Похвально есть, что Петр Великий хотел истребить суеверии в законе, ибо в самом деле, не почтение есть богу и закону суеверие, но паче ругание. Ибо приписывать богу неприличные ему деянии, сие есть богохулить. В России бороду образом божиим почитали, и за грех считали ее брить, а чрез сие впадали в ересь антропоморфитов. Чудеса, без нужды учиненные, явленные образы, редко доказанные, повсюду прославляли, привлекали суеверное богомолие и делали доходы развратным священнослужителям. Все сие Петр Великий тщился отвратить; указами повелел брить бороды, а духовным регламентом положил преграду ложным чудесам и явлениям, равно как и неблагопристойным сборам при поставленных на распутиях образах. Зная, что закон божий есть к сохранению рода человеческого, а не ко истреблению его без нужды, благословением от синода и от вселенских патриархов учинил позволенно есть мясо в посты в нужде, а лаче в морской службе, где и без рыбы довольно люди к скорбутике подвержены, повелевая самоохотно жертвующих жизнию своею таковым воздержанием, во время приключившихся им болезням, в воду кидать. Все сие очень хорошо, а окроме что последнее несколько сурово. Но когда он сие учинил, тогда, когда народ еще был непросвещен, и тако, отнимая суеверии у непросвещенного народа, он самую веру к божественному закону отнимал. Сие действие Петра Великого можно применить к действию неискусного садовника, которой у слабого дерева отрезывает водяные, пожирающие его сок, ветви. Естли бы оно было корнем сильно, то сие обрезывание учинило ему произвести хорошия и плодовитые ветви, но как оно слабо и больно, то урезание сих ветвей, которые чрез способ листьев своих, получающих внешнею влагу, питали слабое дерево, отняв ее, новых плодовитых ветвей не произвело, ниже соком раны затянуло, и тут сделались дуплы, грозящие погибелью древу. Так урезание суеверий и на самые основательные части веры вред произвело, уменьшились суеверия, но уменьшилась и вера. Исчезла рабская боязнь ада, но исчезла и любовь к богу и .к святому его закону; и нравы, за недостатком другого просвещения исправляемые верою, потеряв сию подпору, в разврат стали приходить.

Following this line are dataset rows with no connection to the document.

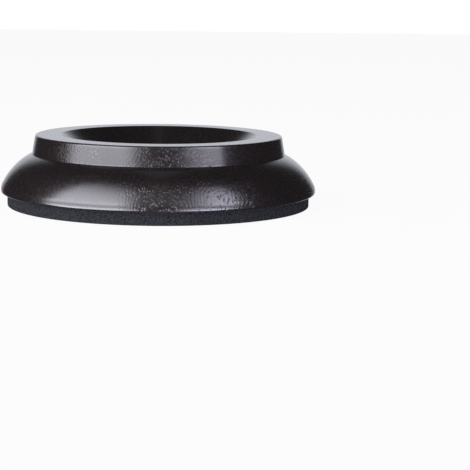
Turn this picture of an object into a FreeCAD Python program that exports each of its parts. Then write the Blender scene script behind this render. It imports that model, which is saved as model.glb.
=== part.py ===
import FreeCAD, Part
import math
import os
import Sketcher

# Castor cup: a turned and lacquered wooden cup that a castor stands in,
# with a foam pad glued under it. Millimetres, +Z up, and the origin is the
# centre of the pad's underside, where the cup meets the floor.

# Driving sizes: name, value, what it measures
SIZES = (
    ("outer_diameter", 135.0, "widest point of the turned bead"),
    ("wood_height", 24.4, "underside of the wood to the rim"),
    ("foot_round", 0.9, "rounding between the underside and the bead"),
    ("bead_edge_radius", 6.2, "tight lower arc of the bead"),
    ("bead_crown_radius", 28.0, "flatter upper arc of the bead"),
    ("shoulder_height", 16.2, "underside of the wood to the foot of the collar"),
    ("rim_diameter", 105.6, "collar at the rim"),
    ("collar_flare", 1.4, "how much further out the collar's foot stands"),
    ("rim_round", 1.0, "rounding of the rim's outer edge"),
    ("mouth_diameter", 84.0, "recess for the castor, at the rim"),
    ("floor_diameter", 51.0, "recess for the castor, at its floor"),
    ("recess_depth", 14.0, "rim to the recess floor"),
    ("recess_cove", 4.0, "cove between the sloping wall and the floor"),
    ("mouth_bevel", 0.4, "broken edge of the recess mouth"),
    ("pad_thickness", 5.6, "foam sheet"),
    ("pad_inset", 2.7, "how far the pad stays inside the bead"),
    ("pad_bevel", 0.6, "lower edge of the pad, left by the cutting die"),
)

# A sketch's own numbers for its origin and upright axis, and for a curve's points
V_AXIS, ORIGIN = range(-2, 0)
START, END, CENTRE = range(1, 4)


# Sheet and drawing helpers

def make_sheet(doc):
    sheet = doc.addObject("Spreadsheet::Sheet", "sizes")
    for row, (alias, value, note) in enumerate(SIZES, start=1):
        sheet.set("A%d" % row, alias)
        sheet.set("B%d" % row, str(value))
        sheet.setAlias("B%d" % row, alias)
        sheet.set("C%d" % row, note)
    doc.recompute()
    return sheet


def new_sketch(body, name, role):
    planes = [item for item in body.Origin.OriginFeatures if item.Role == role]
    sketch = body.newObject("Sketcher::SketchObject", name)
    sketch.AttachmentSupport = [(planes[0], "")]
    sketch.MapMode = "FlatFace"
    return sketch


def point(x, z):
    return FreeCAD.Vector(x, z, 0)


def add_line(sketch, start, end):
    return sketch.addGeometry(Part.LineSegment(start, end), False)


def add_arc(sketch, centre, radius, start_angle, end_angle):
    circle = Part.Circle(centre, FreeCAD.Vector(0, 0, 1), radius)
    return sketch.addGeometry(Part.ArcOfCircle(circle, start_angle, end_angle), False)


def join(sketch, first, second, kind="Coincident"):
    # The end of the first curve meets the start of the second
    sketch.addConstraint(Sketcher.Constraint(kind, first, END, second, START))


def size(sketch, label, formula, kind, *where):
    # A dimension that follows the sheet, drawn at the value it has now
    value = sketch.evalExpression(formula)
    index = sketch.addConstraint(Sketcher.Constraint(kind, *where, float(value)))
    sketch.renameConstraint(index, label)
    sketch.setExpression("Constraints." + label, formula)


def ring_edge(shape, radius, height):
    # Name of the round edge about the axis that lies at this radius and height
    def miss(edge):
        return abs(edge.Curve.Radius - radius) + abs(edge.Curve.Center.z - height)

    rings = [edge for edge in shape.Edges if isinstance(edge.Curve, Part.Circle)]
    nearest = min(rings, key=miss)
    number = [edge.isSame(nearest) for edge in shape.Edges].index(True) + 1
    return "Edge%d" % number


def ease_edge(body, kind, name, base, edge, formula):
    # A fillet or a chamfer along one round edge
    feature = body.newObject("PartDesign::" + kind, name)
    feature.Base = (base, [edge])
    feature.setExpression("Radius" if kind == "Fillet" else "Size", formula)
    return feature


# Turned wooden cup

def crown_centre(edge_centre, edge_radius, shoulder, crown_radius):
    # The crown arc ends on the shoulder and runs smoothly into the edge arc,
    # so its centre is crown_radius from one and the radii's difference from
    # the other; of the two such points it is the one nearer the axis.
    across = shoulder - edge_centre
    distance = across.Length
    inner = crown_radius - edge_radius
    along = (inner ** 2 - crown_radius ** 2 + distance ** 2) / (2 * distance)
    aside = math.sqrt(inner ** 2 - along ** 2)
    unit = across / distance
    left = point(-unit.y, unit.x)
    return edge_centre + unit * along + left * aside


def draw_cup_profile(sketch, sheet):
    # Half section of the solid turning, from its axis out to the bead
    outer = sheet.outer_diameter / 2
    foot = sheet.foot_round
    edge_radius = sheet.bead_edge_radius
    crown_radius = sheet.bead_crown_radius
    rim = point(sheet.rim_diameter / 2, sheet.wood_height)
    shoulder = point(rim.x + sheet.collar_flare, sheet.shoulder_height)

    foot_centre = point(outer - foot, foot)
    edge_centre = point(outer - edge_radius, foot)
    crown = crown_centre(edge_centre, edge_radius, shoulder, crown_radius)
    meet_angle = math.atan2(edge_centre.y - crown.y, edge_centre.x - crown.x)
    shoulder_angle = math.atan2(shoulder.y - crown.y, shoulder.x - crown.x)

    underside = add_line(sketch, point(0, 0), point(foot_centre.x, 0))
    foot_arc = add_arc(sketch, foot_centre, foot, -math.pi / 2, 0)
    edge_arc = add_arc(sketch, edge_centre, edge_radius, 0, meet_angle)
    crown_arc = add_arc(sketch, crown, crown_radius, meet_angle, shoulder_angle)
    collar = add_line(sketch, shoulder, rim)
    top = add_line(sketch, rim, point(0, rim.y))
    axis = add_line(sketch, point(0, rim.y), point(0, 0))

    sketch.addConstraint(Sketcher.Constraint("Coincident", underside, START, ORIGIN, START))
    join(sketch, underside, foot_arc, "Tangent")
    join(sketch, foot_arc, edge_arc, "Tangent")
    join(sketch, edge_arc, crown_arc, "Tangent")
    join(sketch, crown_arc, collar)
    join(sketch, collar, top)
    join(sketch, top, axis)
    join(sketch, axis, underside)
    sketch.addConstraint(Sketcher.Constraint("Horizontal", underside))
    sketch.addConstraint(Sketcher.Constraint("Horizontal", top))
    sketch.addConstraint(Sketcher.Constraint("Vertical", axis))
    sketch.addConstraint(Sketcher.Constraint("Horizontal", foot_arc, CENTRE, foot_arc, END))

    size(sketch, "foot_round", "sizes.foot_round", "Radius", foot_arc)
    size(sketch, "bead_edge", "sizes.bead_edge_radius", "Radius", edge_arc)
    size(sketch, "bead_crown", "sizes.bead_crown_radius", "Radius", crown_arc)
    size(sketch, "outer_radius", "sizes.outer_diameter / 2", "DistanceX", ORIGIN, START, foot_arc, END)
    size(sketch, "rim_radius", "sizes.rim_diameter / 2", "DistanceX", ORIGIN, START, collar, END)
    size(sketch, "rim_height", "sizes.wood_height", "DistanceY", ORIGIN, START, collar, END)
    size(sketch, "shoulder_radius", "sizes.rim_diameter / 2 + sizes.collar_flare",
         "DistanceX", ORIGIN, START, collar, START)
    size(sketch, "shoulder_height", "sizes.shoulder_height", "DistanceY", ORIGIN, START, collar, START)


def draw_recess_profile(sketch, sheet):
    # Half section of the dished recess: a flat floor and a wall that slopes
    # up to the mouth at about 40 degrees, so a wheel settles in the middle
    rim_height = sheet.wood_height
    floor_height = rim_height - sheet.recess_depth
    floor_edge = point(sheet.floor_diameter / 2, floor_height)
    mouth_edge = point(sheet.mouth_diameter / 2, rim_height)

    floor = add_line(sketch, point(0, floor_height), floor_edge)
    wall = add_line(sketch, floor_edge, mouth_edge)
    mouth = add_line(sketch, mouth_edge, point(0, rim_height))
    axis = add_line(sketch, point(0, rim_height), point(0, floor_height))

    join(sketch, floor, wall)
    join(sketch, wall, mouth)
    join(sketch, mouth, axis)
    join(sketch, axis, floor)
    sketch.addConstraint(Sketcher.Constraint("PointOnObject", floor, START, V_AXIS))
    sketch.addConstraint(Sketcher.Constraint("Horizontal", floor))
    sketch.addConstraint(Sketcher.Constraint("Horizontal", mouth))
    sketch.addConstraint(Sketcher.Constraint("Vertical", axis))

    size(sketch, "floor_radius", "sizes.floor_diameter / 2", "DistanceX", ORIGIN, START, floor, END)
    size(sketch, "mouth_radius", "sizes.mouth_diameter / 2", "DistanceX", ORIGIN, START, wall, END)
    size(sketch, "rim_height", "sizes.wood_height", "DistanceY", ORIGIN, START, wall, END)
    size(sketch, "depth", "sizes.recess_depth", "DistanceY", axis, END, axis, START)


def make_wooden_cup(doc, sheet):
    body = doc.addObject("PartDesign::Body", "wooden_cup")
    body.Label = "wooden_cup"
    body.setExpression("Placement.Base.z", "sizes.pad_thickness")

    profile = new_sketch(body, "cup_profile", "XZ_Plane")
    draw_cup_profile(profile, sheet)
    turning = body.newObject("PartDesign::Revolution", "turned_blank")
    turning.Profile = profile
    turning.ReferenceAxis = (profile, ["V_Axis"])
    turning.Angle = 360
    doc.recompute()
    blank_volume = turning.Shape.Volume

    recess_profile = new_sketch(body, "recess_profile", "XZ_Plane")
    draw_recess_profile(recess_profile, sheet)
    recess = body.newObject("PartDesign::Groove", "castor_recess")
    recess.Profile = recess_profile
    recess.ReferenceAxis = (recess_profile, ["V_Axis"])
    recess.Angle = 360
    doc.recompute()
    if recess.Shape.Volume > blank_volume - 1:
        raise RuntimeError("the recess cut nothing from the turned blank")

    floor_height = sheet.wood_height - sheet.recess_depth
    floor_edge = ring_edge(recess.Shape, sheet.floor_diameter / 2, floor_height)
    cove = ease_edge(body, "Fillet", "recess_cove", recess, floor_edge, "sizes.recess_cove")
    doc.recompute()
    rim_edge = ring_edge(cove.Shape, sheet.rim_diameter / 2, sheet.wood_height)
    rim = ease_edge(body, "Fillet", "rim_rounding", cove, rim_edge, "sizes.rim_round")
    doc.recompute()
    mouth_edge = ring_edge(rim.Shape, sheet.mouth_diameter / 2, sheet.wood_height)
    body.Tip = ease_edge(body, "Chamfer", "mouth_edge", rim, mouth_edge, "sizes.mouth_bevel")
    doc.recompute()
    return body


# Foam pad under the cup

def make_base_pad(doc, sheet):
    body = doc.addObject("PartDesign::Body", "base_pad")
    body.Label = "base_pad"

    outline = new_sketch(body, "pad_outline", "XY_Plane")
    radius = sheet.outer_diameter / 2 - sheet.pad_inset
    circle = outline.addGeometry(Part.Circle(point(0, 0), FreeCAD.Vector(0, 0, 1), radius), False)
    outline.addConstraint(Sketcher.Constraint("Coincident", circle, CENTRE, ORIGIN, START))
    size(outline, "pad_radius", "sizes.outer_diameter / 2 - sizes.pad_inset", "Radius", circle)

    disc = body.newObject("PartDesign::Pad", "foam_disc")
    disc.Profile = outline
    disc.setExpression("Length", "sizes.pad_thickness")
    doc.recompute()

    lower_edge = ring_edge(disc.Shape, radius, 0)
    body.Tip = ease_edge(body, "Chamfer", "pad_edge", disc, lower_edge, "sizes.pad_bevel")
    doc.recompute()
    return body


# Build, check and write

def check(doc, bodies):
    for item in doc.Objects:
        if "Invalid" in item.State or "Error" in item.State:
            raise RuntimeError("%s did not build: %s" % (item.Name, item.State))
    for body in bodies:
        if body.Shape.isNull() or not body.Shape.isValid():
            raise RuntimeError("%s has no valid shape" % body.Label)
        if len(body.Shape.Solids) != 1:
            raise RuntimeError("%s is not one solid" % body.Label)


def main():
    doc = FreeCAD.newDocument("castor_cup")
    sheet = make_sheet(doc)
    bodies = [make_base_pad(doc, sheet), make_wooden_cup(doc, sheet)]
    doc.recompute()
    check(doc, bodies)

    os.makedirs("parts", exist_ok=True)
    for body in bodies:
        body.Shape.exportStep("parts/%s.step" % body.Label)
        box = body.Shape.optimalBoundingBox()
        volume = body.Shape.Volume / 1000
        print("%s: %.1f cubic cm, z %.2f to %.2f" % (body.Label, volume, box.ZMin, box.ZMax))


main()
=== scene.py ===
import math
import bmesh
import bpy
from mathutils import Matrix, Quaternion, Vector, noise


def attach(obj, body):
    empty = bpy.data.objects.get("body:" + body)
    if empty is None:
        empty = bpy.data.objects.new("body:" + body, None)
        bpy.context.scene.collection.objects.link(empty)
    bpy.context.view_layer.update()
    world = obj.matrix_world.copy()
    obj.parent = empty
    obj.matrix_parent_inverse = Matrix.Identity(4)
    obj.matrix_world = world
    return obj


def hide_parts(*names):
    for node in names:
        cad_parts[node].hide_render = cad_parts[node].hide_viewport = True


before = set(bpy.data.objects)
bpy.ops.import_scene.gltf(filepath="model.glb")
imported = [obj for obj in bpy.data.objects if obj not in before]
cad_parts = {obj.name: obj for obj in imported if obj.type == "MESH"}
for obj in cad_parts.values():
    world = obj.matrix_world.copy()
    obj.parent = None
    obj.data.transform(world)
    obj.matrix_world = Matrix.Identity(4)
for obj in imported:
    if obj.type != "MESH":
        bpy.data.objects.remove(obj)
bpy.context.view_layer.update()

# Castor cup, dressed: a turned and lacquered wooden cup on a foam pad.
# Metres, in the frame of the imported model: +Z up, origin on the floor.

MM = 0.001

# The turned profile, in millimetres above the floor and from the axis
PAD_TOP = 5.6
PAD_RADIUS = 64.8
PAD_BEVEL = 0.3
OUTER = 67.5
FOOT = 0.9
EDGE_RADIUS = 6.2
EDGE_CENTRE = (OUTER - EDGE_RADIUS, PAD_TOP + FOOT)
CROWN_RADIUS = 28.0
SHOULDER = (54.2, 21.8)
RIM_RADIUS = 52.8
RIM_HEIGHT = 30.0
RIM_ROUND = 1.0
CORNER_ROUND = 0.5
MOUTH_RADIUS = 42.0
MOUTH_ROUND = 1.0
FLOOR_RADIUS = 25.5
FLOOR_HEIGHT = 16.0
COVE = 4.0
SEGMENTS = 640

# Unevenness of the surfaces: noise frequencies per millimetre, depths in millimetres
NEAR_AXIS = 1.0
LACQUER_SLOW = 0.11
LACQUER_SLOW_DEPTH = 0.030
LACQUER_SWELL = 0.31
LACQUER_SWELL_DEPTH = 0.012
LACQUER_SWELL_SHIFT = Vector((7.0, 0.0, 0.0))
LACQUER_START = 0.6
FOAM_WAVER = 0.16
FOAM_WAVER_DEPTH = 0.06
FOAM_CELLS = 1.3
FOAM_CELLS_DEPTH = 0.04
FOAM_EDGE_BAND = 1.0

# A band is a range of the input, with the two results at its ends where it has
# four numbers

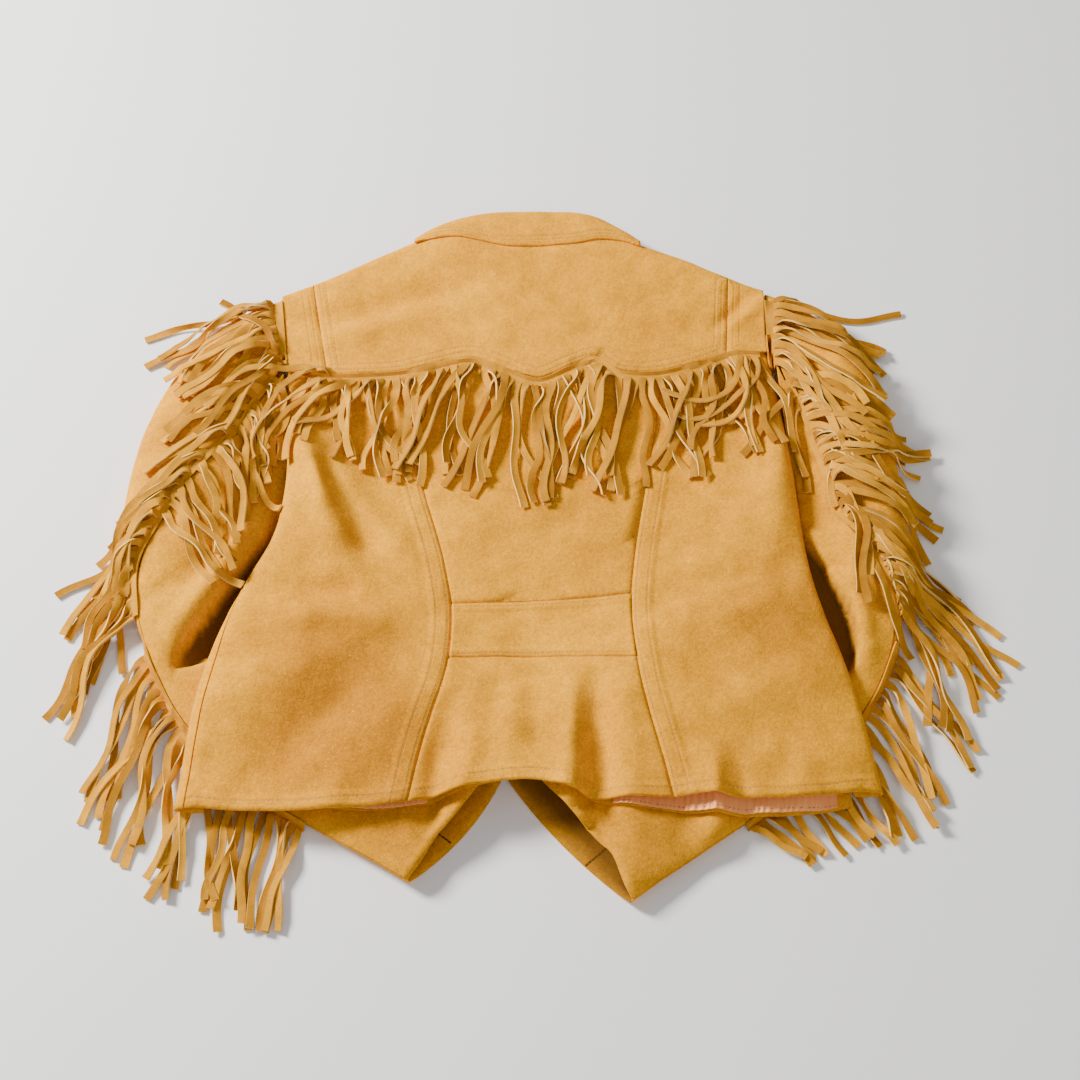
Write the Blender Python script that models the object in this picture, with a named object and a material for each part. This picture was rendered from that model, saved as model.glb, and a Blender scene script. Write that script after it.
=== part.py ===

Со всем почтением, которое я к сему великому в монархах и великому в человеках в сердце своем сохраняю, со всем чувствием моим, что самая польза государственная требовала, чтобы он имел, окроме царевича Алексея Петровича, законных детей преемниками его престола. Не могу удержаться, чтобы не охулить развод его с первою супругою, рожденной Лопухиной, и второй брак, по пострижении первой супруги, с пленницею Екатериною Алексеевною, ибо пример сей нарушения таинства супружества, ненарушимого в своем существе, показал, что без наказания можно его нарушать. Пусть монарх имел к тому сильные причины, которых однако я не вижу, окроме склонности его к Монсовым и сопротивления жены его новым установлениям; но подражатели его имели ли государственные причины подобное делать. Павел Иванович Егузинской, постригши первую свою жену и женясь на другой, рожденной Головкиной, имел ли государственные причины стараться иметь себе потомство, в нарушение божественных законов? Многия и другия сему подражали и не токмо из вельмож, но и из малочиновных людей, яко князь Борис Солнцев-Засекин сие учинил.